I told my friend that I understood that, but that I wasn't ambitious and that was fine.
Then I remembered a conversation we'd had about one of the 9/11 widows who was upset at the way she'd frittered her money. Some of our friends were really angry that she frittered it away, some were angry that she appeared to be trying to get sympathy for it, etc. I realized I was resentful that she felt the need to list the things she spent money on. I didn't need to know the details and knowing the details both annoyed me and pissed me off. She spent more money on one purse than I make in a week and more than I probably ever will make in a week. So there's some things I need to work out. I need to make my inner being realize that unless I become more ambitious, I'm not going to ever make enough to buy the luxury items some people buy as a matter of course and I need to let go of the resentment at the way they spend their money (but I do still feel that no one needs to talk about it).
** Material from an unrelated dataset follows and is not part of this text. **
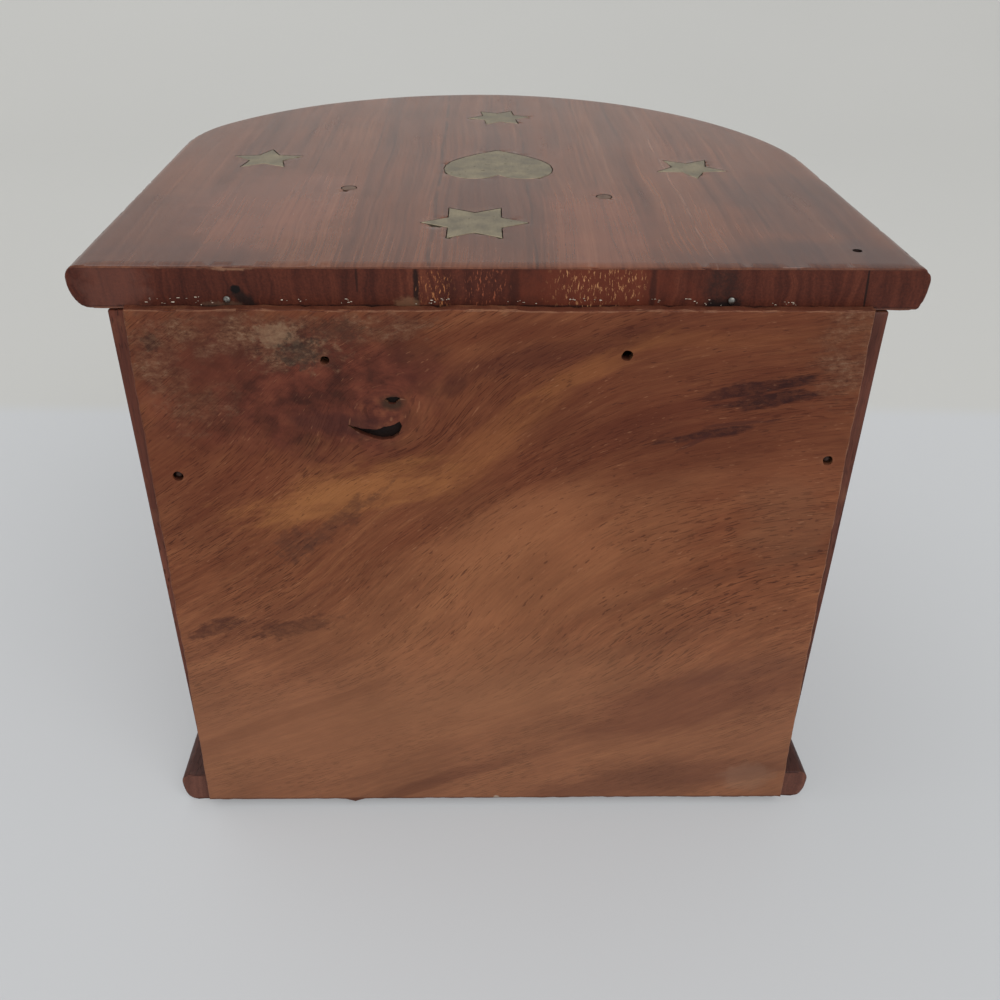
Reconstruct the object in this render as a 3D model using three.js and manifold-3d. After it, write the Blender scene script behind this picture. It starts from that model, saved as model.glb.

I also realized that I have quite a bit of resentment towards people who inherited their money and make comments like "well, if they'd just work harder they could have money like me" and "well, I EARNED my money". Being born to a rich family does not mean you earned your money or that you worked hard for it. Being in a power position in a company may or may not mean you worked hard and deserved that position. I've seen way too many people who got a position strictly because they had the right connections. I've learned a lot over the past few years of job hunting and realized that it's 95% who you know as to whether you'll get a job. I never would have gotten my current job if it wasn't for my landlady. DH wouldn't have gotten his current job if it wasn't for a friend of his. We deserve our jobs, we have the skills to handle them, but we wouldn't have ever gotten past the interview (if we'd even gotten the interview) without knowing the right people. And that pisses me off a little. I've lost out on dream jobs because someone with more connections was given it. One job I knew for a fact the guy hired was NOT more qualified (it was someone I knew very well). America is absolutely not equal opportunity.
Looking back at that paragraph I realize it "reads" as more pissed than I am. I'm not "pissed" about it, more of a frustrated/what are you gonna do? type attitude. I have it in me to be somewhat of an activist, but I'm just enough pessimistic that I don't think anyone would take me seriously. I think the people who are in those positions are in deep denial about how they got the positions and they will never make changes. Until you can make people aware of inequities, the inequities will always exist. For me, I'm fine. I like my life. But I look around and see so many qualified people working in positions below them and seeing them chafe at the restrictions they face and it makes my heart hurt for them.
Alright, I'm making myself feel resentful, so time to walk away from that.
I finally got smart and shut the shades to the patio door. I don't know why I hadn't done it before. That sun room gets HOT and then heats up the rest of the house. I'll bet having the shades closed will make a huge difference. I'd shut the room off completely, but that's where the cat's bowl and litter pan "live". She has to be able to get to her stuff. We pay a lot in electricity, it's expensive here. I use about the same as I did at my old house and pay about 40% more. But, they say we'll get a credit on our October bill for some of what we spent this summer. Seems odd, you'd think they give you a credit over the spring and fall months to use towards winter and summer bills (since winter and summer bills are going to be higher than spring and fall). I budget $200 for my electric bill, but it hasn't gotten that high (yet). So in about October I'll see what it averaged out to and change my budget.
Okay, this is way too long, time to stop and save something for the next few days.